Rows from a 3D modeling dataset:
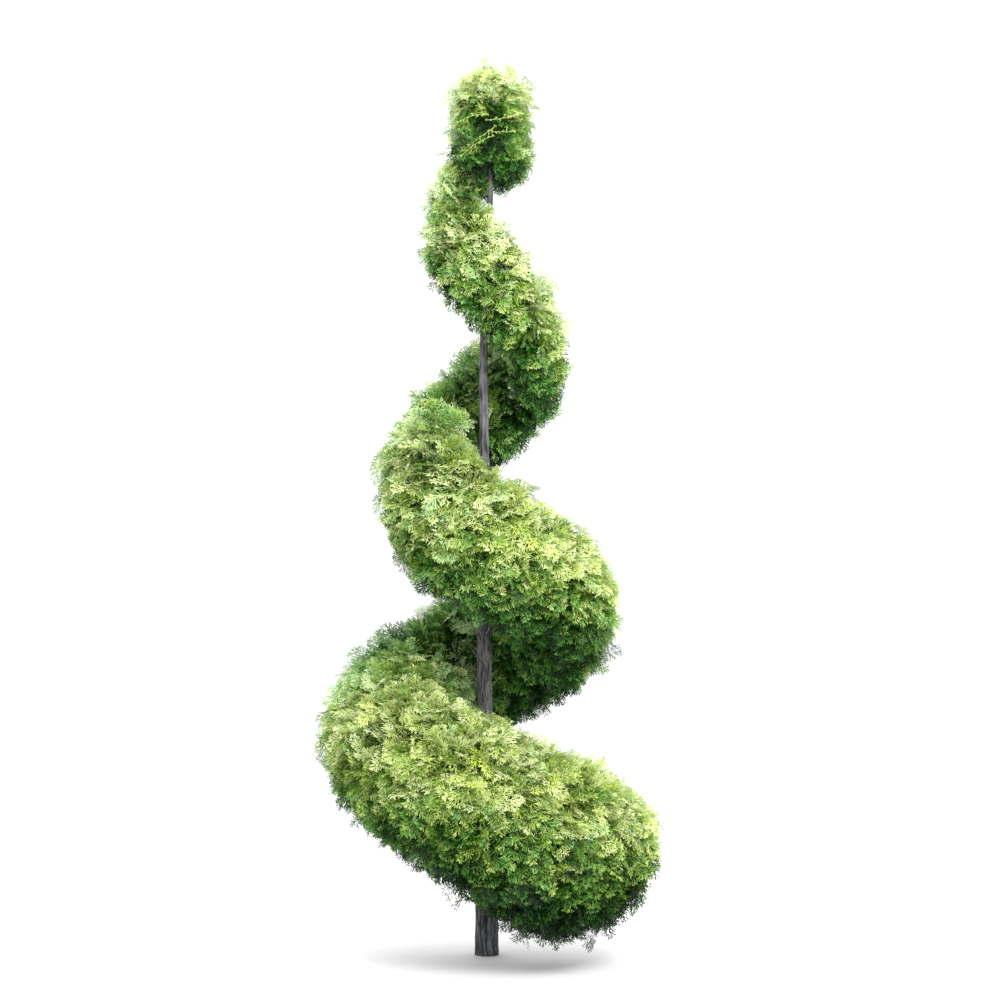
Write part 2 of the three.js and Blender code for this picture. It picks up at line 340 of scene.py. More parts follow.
# Bark: its fibres and how much they are drawn out upwards, its slow patches and how they dim and
# brighten it, its tones at the foot and higher up, and the heights between which it changes.
BARK_ROUGHNESS = 0.88
BARK_SPECULAR = 0.25
FIBRES = {"scale": 165, "detail": 5, "roughness": 0.65}
FIBRE_STRETCH = 0.12
BARK_PATCHES = {"scale": 14, "detail": 3, "roughness": 0.5}
PATCH_SPAN = (0.3, 0.7)
PATCH_LIGHT = (0.75, 1.2)
FOOT_BARK = {"tones": ((11, 12, 14), (124, 126, 130)), "span": (0.38, 0.68)}
HIGH_BARK = {"tones": ((48, 46, 49), (134, 131, 135)), "span": (0.37, 0.65)}
BARK_CHANGES = (0.15, 1.9)
BARK_BUMP_STRENGTH = 0.7
BARK_BUMP_DISTANCE = 0.0015

# Each family's tints run from deep shade to the palest tips, as seen on a screen, so they hold
# painted light and shade.
TINT_FAMILIES = {
    "green": [
        (14, 42, 8), (33, 69, 15), (60, 99, 26), (94, 132, 39),
        (131, 163, 60), (164, 189, 90), (195, 212, 128), (221, 231, 168),
    ],
    "yellow": [
        (24, 50, 8), (50, 84, 15), (84, 120, 26), (119, 154, 38),
        (153, 184, 55), (184, 207, 80), (209, 225, 110), (228, 239, 148),
    ],
    "blue": [
        (11, 41, 7), (23, 67, 12), (42, 94, 21), (68, 123, 37),
        (101, 153, 62), (136, 178, 94), (169, 202, 133), (203, 223, 168),
    ],
}
TINTS = len(TINT_FAMILIES["green"])


def plain_leaf(name, colour):
    """Scale leaves of one colour, a little waxy."""
    material = bpy.data.materials.new(name)
    material.use_nodes = True
    shader = material.node_tree.nodes["Principled BSDF"]
    shader.inputs["Base Color"].default_value = srgb(*colour)
    shader.inputs["Roughness"].default_value = LEAF_ROUGHNESS
    shader.inputs["Specular IOR Level"].default_value = LEAF_SPECULAR
    return material


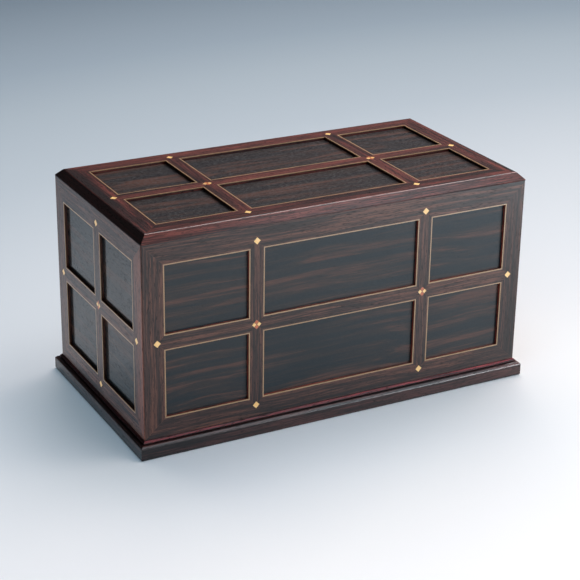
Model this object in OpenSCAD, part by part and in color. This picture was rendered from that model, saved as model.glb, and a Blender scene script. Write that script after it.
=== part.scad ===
// Inlaid wooden box: a framed and panelled cover that lifts straight up off a
// low base, which carries an inner box. Millimetres, +Z up, origin at the
// middle of the base's underside, front towards -Y.

/* [Cover] */
// Width of the cover from side to side
cover_w = 300; // [270:1:330]
// Depth of the cover from front to back
cover_d = 155.8; // [140:0.2:175]
// Height of the cover from its lower edge to its top
cover_h = 146.5; // [130:0.5:160]
// Thickness of the cover's frames
frame_t = 9; // [8.5:0.5:10]
// Width and drop of the sloped edge round the top
slope_w = 5.5; // [4.5:0.25:6]
// Bevel down the four upright corners
corner_bevel = 0.8; // [0.4:0.1:1.2]

/* [Frames and panels] */
// Visible width of the stiles and top rails of the four sides
stile_w = 15.4; // [13:0.2:18]
// Visible width of the lower rails of the four sides
lower_rail_w = 13.9; // [12:0.1:17]
// Visible width of the frame on the top face
top_frame_w = 13.2; // [11:0.2:16]
// Visible width of the bars between panels
bar_w = 10; // [8:0.2:12]
// Width of the wide middle panels
wide_panel_w = 120.6; // [100:0.2:140]
// Depth of the panels below the frame's face
recess = 2.2; // [1.6:0.1:2.8]
// Thickness of the panels
panel_t = 4; // [3:0.25:4.5]

/* [Inlay] */
// Width of the pale lines round the panels
line_w = 0.8; // [0.6:0.05:1.2]
// Width across the points of a single diamond
diamond_w = 5.3; // [4:0.1:6.5]
// Width across the points of a four-piece diamond
cross_w = 7.3; // [5.5:0.1:8.5]

/* [Base] */
// Height of the base up to the cover's lower edge
base_h = 12.8; // [11.5:0.1:15]
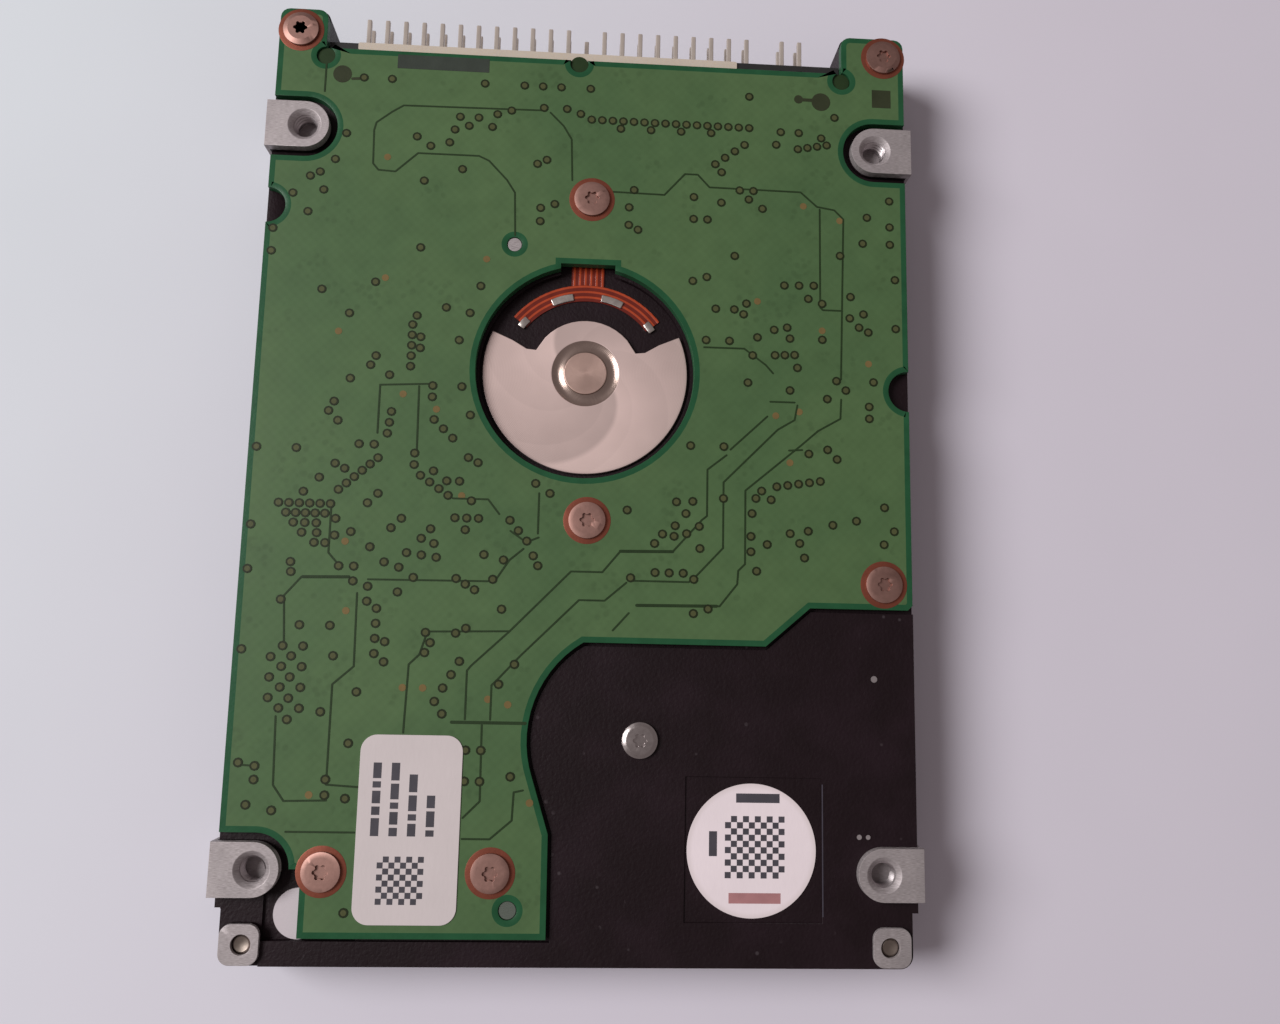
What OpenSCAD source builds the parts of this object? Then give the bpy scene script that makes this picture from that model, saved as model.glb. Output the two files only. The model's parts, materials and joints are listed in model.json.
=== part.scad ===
// 2.5-inch hard disk drive, lying on its cover with the circuit board up.
// Origin: centre of the cover's outer face. +Y points to the connector, +Z to the circuit board.

/* [Case] */
// Width over the mounting lugs
case_w = 69.85; // [69.5:0.05:71]
// Length from the closed end to the ends of the connector horns
case_l = 100.2; // [99.8:0.1:102]
// Height from the cover to the mounting lugs
case_h = 9.5; // [9.5:0.1:12.5]
// Thickness of the pressed cover
lid_t = 0.5; // [0.4:0.05:0.55]
// Thickness of the cover gasket
gasket_t = 0.3; // [0.2:0.05:0.4]
// Thickness of the casting between the disks and the board
floor_t = 0.6; // [0.5:0.05:0.7]
// Corner radius of the casting in plan
corner_r = 1.3; // [0.8:0.1:1.8]
// How far the casting's flanks lie inside the mounting lugs
flank_inset = 0.4; // [0.3:0.05:0.5]
// Thickness of the side wall beside the actuator
side_wall = 2.2; // [1.9:0.1:2.4]

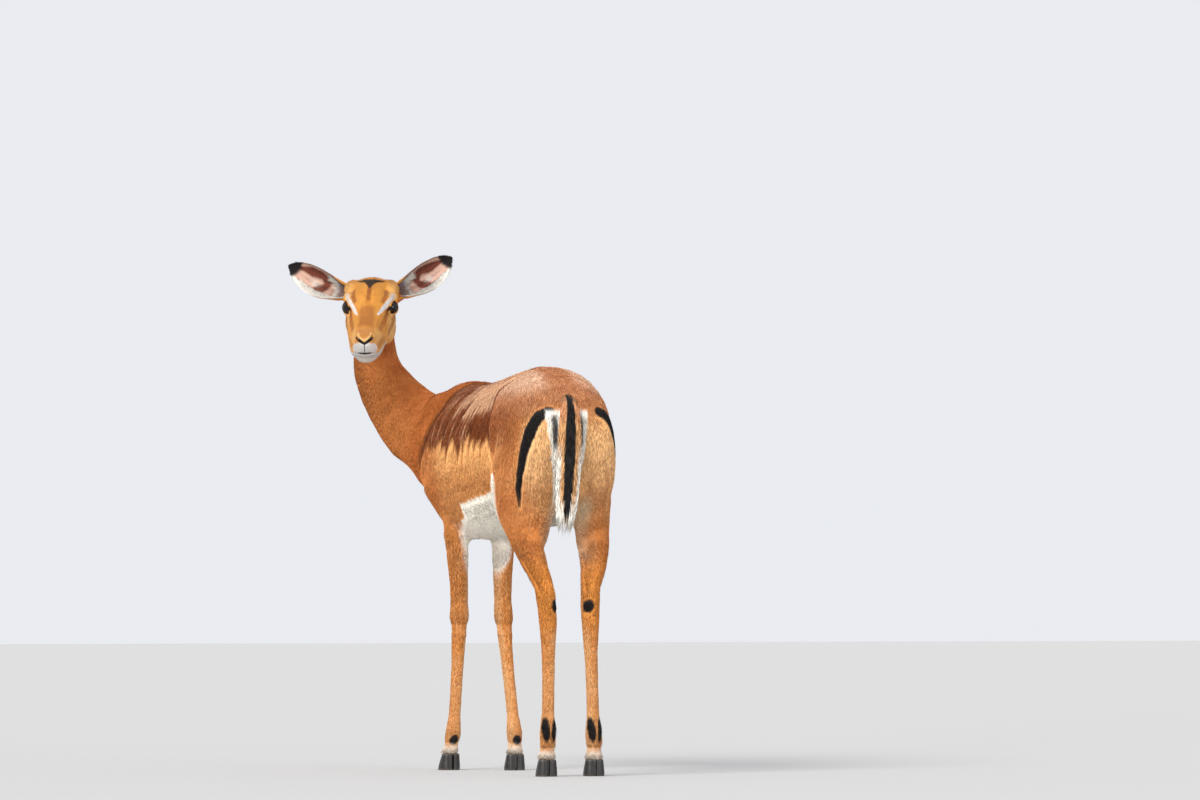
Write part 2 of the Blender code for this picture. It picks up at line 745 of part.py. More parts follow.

**To be done:**
Copy the records above exactly as they appear.

**Complete output:**
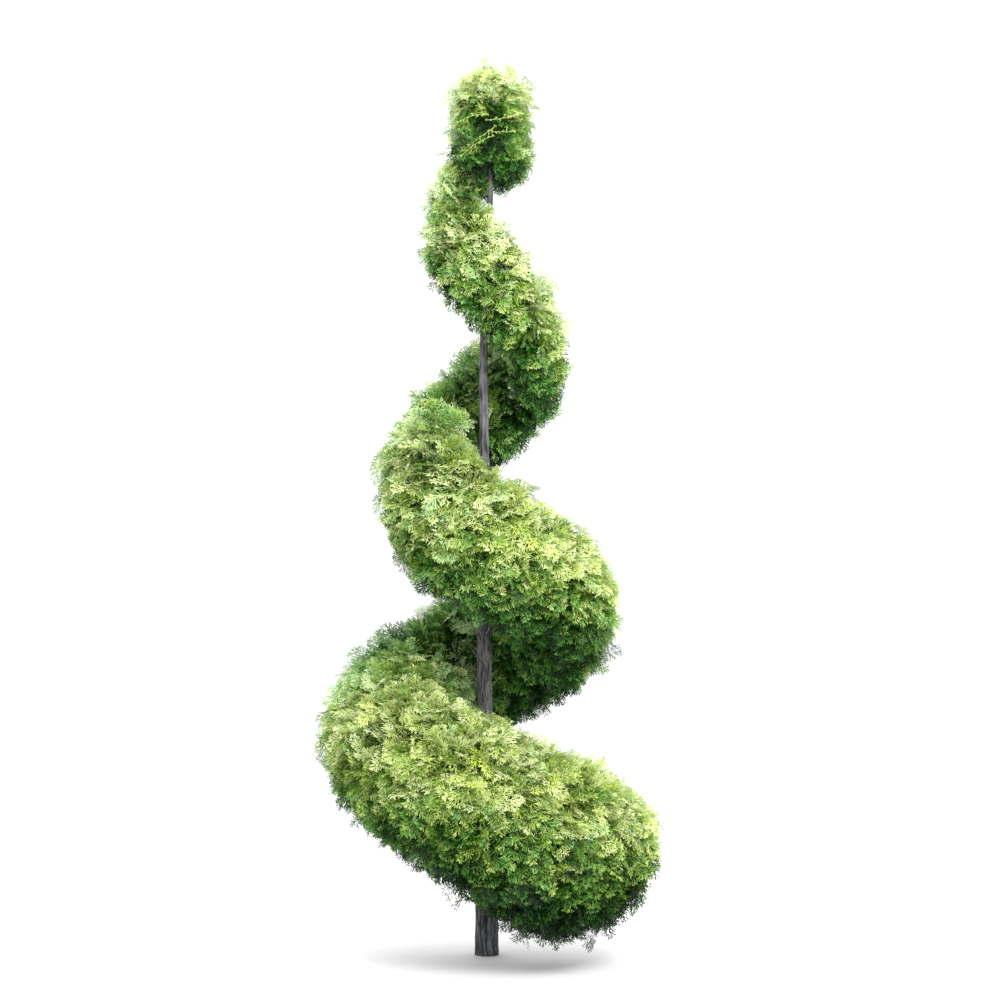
Write part 2 of the three.js and Blender code for this picture. It picks up at line 340 of scene.py. More parts follow.
# Bark: its fibres and how much they are drawn out upwards, its slow patches and how they dim and
# brighten it, its tones at the foot and higher up, and the heights between which it changes.
BARK_ROUGHNESS = 0.88
BARK_SPECULAR = 0.25
FIBRES = {"scale": 165, "detail": 5, "roughness": 0.65}
FIBRE_STRETCH = 0.12
BARK_PATCHES = {"scale": 14, "detail": 3, "roughness": 0.5}
PATCH_SPAN = (0.3, 0.7)
PATCH_LIGHT = (0.75, 1.2)
FOOT_BARK = {"tones": ((11, 12, 14), (124, 126, 130)), "span": (0.38, 0.68)}
HIGH_BARK = {"tones": ((48, 46, 49), (134, 131, 135)), "span": (0.37, 0.65)}
BARK_CHANGES = (0.15, 1.9)
BARK_BUMP_STRENGTH = 0.7
BARK_BUMP_DISTANCE = 0.0015

# Each family's tints run from deep shade to the palest tips, as seen on a screen, so they hold
# painted light and shade.
TINT_FAMILIES = {
    "green": [
        (14, 42, 8), (33, 69, 15), (60, 99, 26), (94, 132, 39),
        (131, 163, 60), (164, 189, 90), (195, 212, 128), (221, 231, 168),
    ],
    "yellow": [
        (24, 50, 8), (50, 84, 15), (84, 120, 26), (119, 154, 38),
        (153, 184, 55), (184, 207, 80), (209, 225, 110), (228, 239, 148),
    ],
    "blue": [
        (11, 41, 7), (23, 67, 12), (42, 94, 21), (68, 123, 37),
        (101, 153, 62), (136, 178, 94), (169, 202, 133), (203, 223, 168),
    ],
}
TINTS = len(TINT_FAMILIES["green"])


def plain_leaf(name, colour):
    """Scale leaves of one colour, a little waxy."""
    material = bpy.data.materials.new(name)
    material.use_nodes = True
    shader = material.node_tree.nodes["Principled BSDF"]
    shader.inputs["Base Color"].default_value = srgb(*colour)
    shader.inputs["Roughness"].default_value = LEAF_ROUGHNESS
    shader.inputs["Specular IOR Level"].default_value = LEAF_SPECULAR
    return material


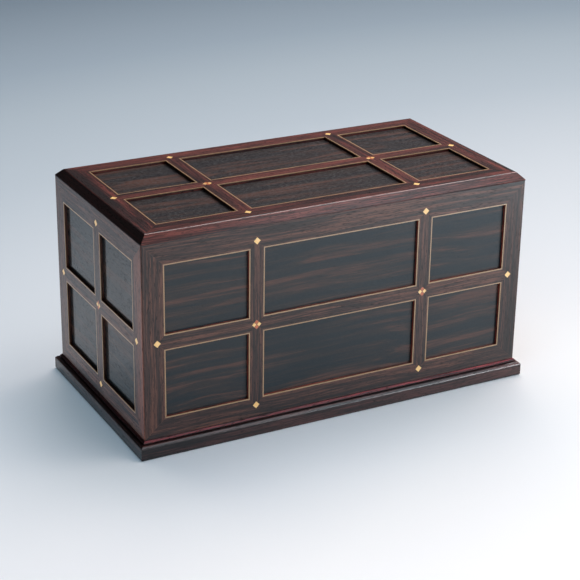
Model this object in OpenSCAD, part by part and in color. This picture was rendered from that model, saved as model.glb, and a Blender scene script. Write that script after it.
=== part.scad ===
// Inlaid wooden box: a framed and panelled cover that lifts straight up off a
// low base, which carries an inner box. Millimetres, +Z up, origin at the
// middle of the base's underside, front towards -Y.

/* [Cover] */
// Width of the cover from side to side
cover_w = 300; // [270:1:330]
// Depth of the cover from front to back
cover_d = 155.8; // [140:0.2:175]
// Height of the cover from its lower edge to its top
cover_h = 146.5; // [130:0.5:160]
// Thickness of the cover's frames
frame_t = 9; // [8.5:0.5:10]
// Width and drop of the sloped edge round the top
slope_w = 5.5; // [4.5:0.25:6]
// Bevel down the four upright corners
corner_bevel = 0.8; // [0.4:0.1:1.2]

/* [Frames and panels] */
// Visible width of the stiles and top rails of the four sides
stile_w = 15.4; // [13:0.2:18]
// Visible width of the lower rails of the four sides
lower_rail_w = 13.9; // [12:0.1:17]
// Visible width of the frame on the top face
top_frame_w = 13.2; // [11:0.2:16]
// Visible width of the bars between panels
bar_w = 10; // [8:0.2:12]
// Width of the wide middle panels
wide_panel_w = 120.6; // [100:0.2:140]
// Depth of the panels below the frame's face
recess = 2.2; // [1.6:0.1:2.8]
// Thickness of the panels
panel_t = 4; // [3:0.25:4.5]

/* [Inlay] */
// Width of the pale lines round the panels
line_w = 0.8; // [0.6:0.05:1.2]
// Width across the points of a single diamond
diamond_w = 5.3; // [4:0.1:6.5]
// Width across the points of a four-piece diamond
cross_w = 7.3; // [5.5:0.1:8.5]

/* [Base] */
// Height of the base up to the cover's lower edge
base_h = 12.8; // [11.5:0.1:15]
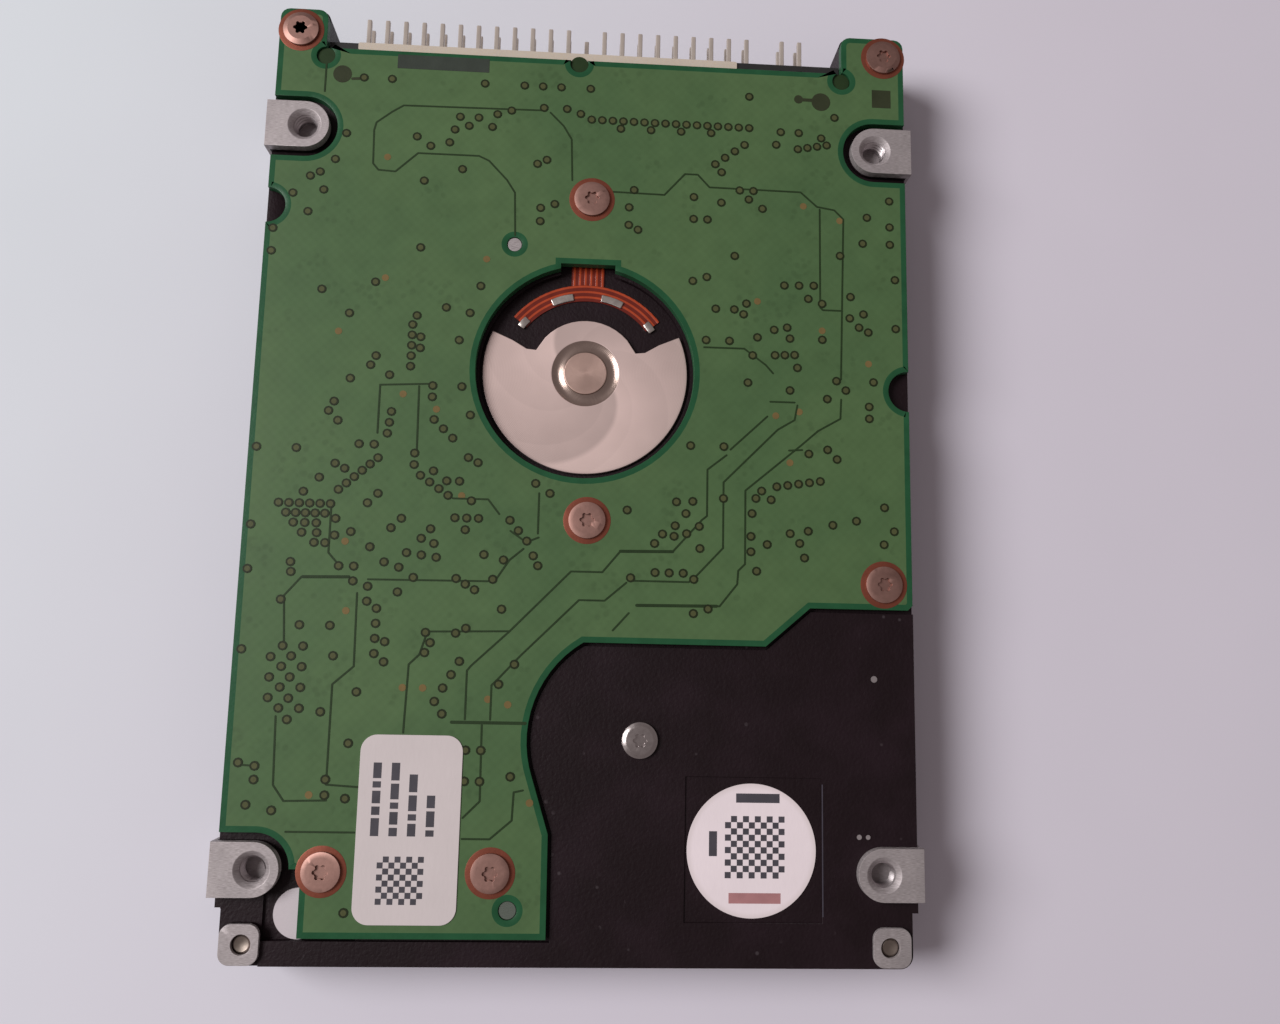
What OpenSCAD source builds the parts of this object? Then give the bpy scene script that makes this picture from that model, saved as model.glb. Output the two files only. The model's parts, materials and joints are listed in model.json.
=== part.scad ===
// 2.5-inch hard disk drive, lying on its cover with the circuit board up.
// Origin: centre of the cover's outer face. +Y points to the connector, +Z to the circuit board.

/* [Case] */
// Width over the mounting lugs
case_w = 69.85; // [69.5:0.05:71]
// Length from the closed end to the ends of the connector horns
case_l = 100.2; // [99.8:0.1:102]
// Height from the cover to the mounting lugs
case_h = 9.5; // [9.5:0.1:12.5]
// Thickness of the pressed cover
lid_t = 0.5; // [0.4:0.05:0.55]
// Thickness of the cover gasket
gasket_t = 0.3; // [0.2:0.05:0.4]
// Thickness of the casting between the disks and the board
floor_t = 0.6; // [0.5:0.05:0.7]
// Corner radius of the casting in plan
corner_r = 1.3; // [0.8:0.1:1.8]
// How far the casting's flanks lie inside the mounting lugs
flank_inset = 0.4; // [0.3:0.05:0.5]
// Thickness of the side wall beside the actuator
side_wall = 2.2; // [1.9:0.1:2.4]

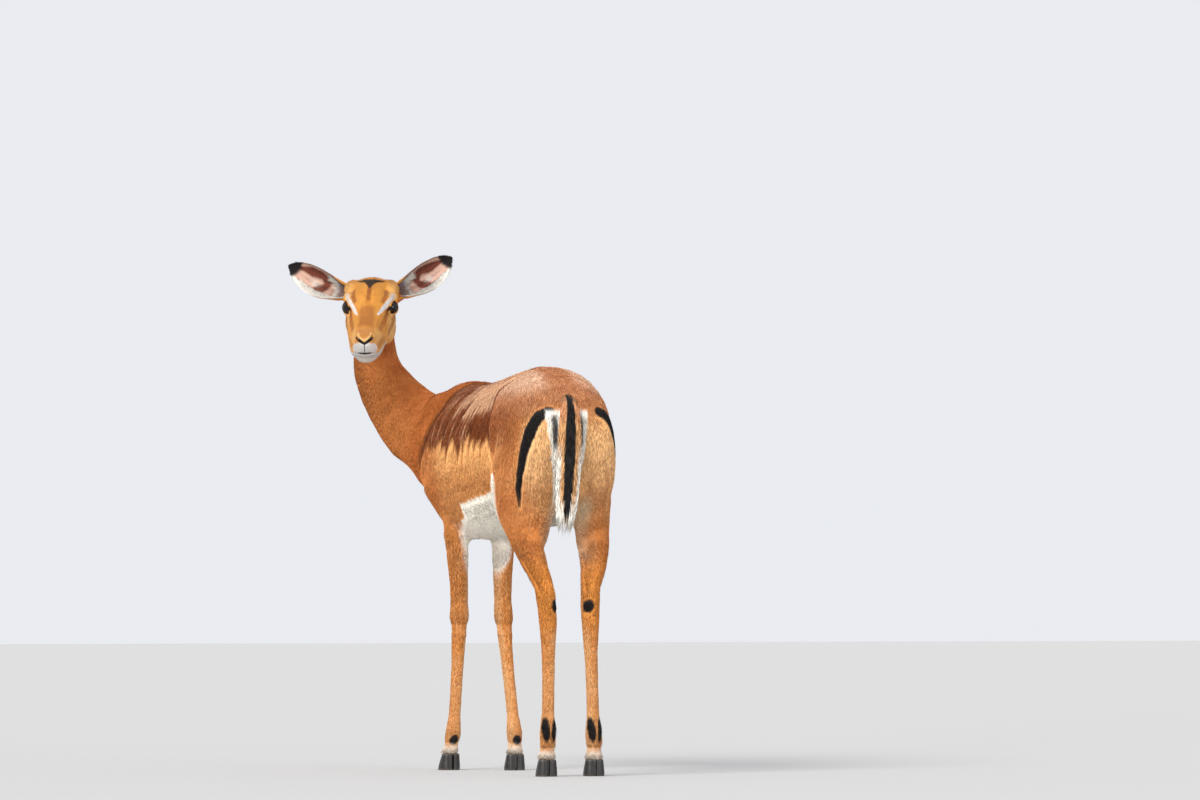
Write part 2 of the Blender code for this picture. It picks up at line 745 of part.py. More parts follow.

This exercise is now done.